Spark takes a different architectural approach. Because Spark uses statechains rather than payment channels, there is no concept of channel capacity, inbound liquidity, or balance sides. A Spark user who receives 1,000,000 sats can immediately send 1,000,000 sats: there is no channel to deplete and no remote balance to manage. This eliminates the entire category of liquidity management tooling that Lightning requires.
For developers building payment applications, this distinction matters. A Lightning-based app must either run liquidity management infrastructure (Loop, autoloop, LSPs) or rely on a custodial provider that handles it behind the scenes. A Spark-based app needs neither. To explore how this works in practice, see the Spark developer documentation and the Lightning liquidity deep dive for a fuller comparison of the two models.
Conclusion
Lightning Loop is essential infrastructure for anyone operating a Lightning node. Loop Out lets you extract on-chain funds and free inbound capacity. Loop In lets you push on-chain BTC into your channels. Autoloop turns this from a manual chore into an automated system with configurable budgets and thresholds. The February 2025 MuSig2 upgrade added privacy, lower fees, and static deposit addresses that decouple funding timing from swap execution.

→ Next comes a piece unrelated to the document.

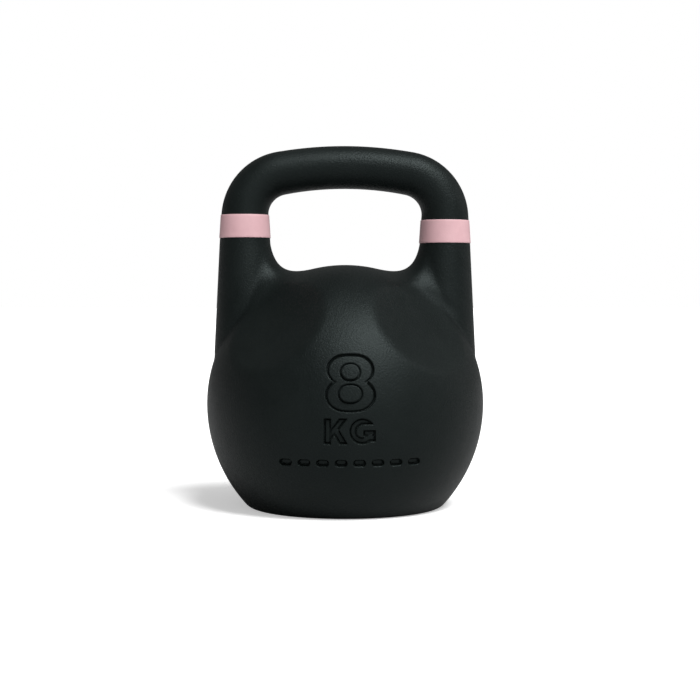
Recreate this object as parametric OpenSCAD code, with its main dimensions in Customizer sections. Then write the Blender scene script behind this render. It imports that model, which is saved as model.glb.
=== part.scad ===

That said, Loop is a tool for managing a structural limitation. It does the job well, but the job only exists because Lightning channels have finite, directional capacity. If you are evaluating Bitcoin Layer 2 options for a new application, consider whether your use case benefits from channel-based architecture or whether a channel-free protocol like Spark is a better fit. For existing Lightning infrastructure, Loop remains one of the most reliable and well-integrated liquidity management solutions available.
This article is for educational purposes only. It does not constitute financial or investment advice. Bitcoin and Layer 2 protocols involve technical and financial risk. Always do your own research and understand the tradeoffs before using any protocol.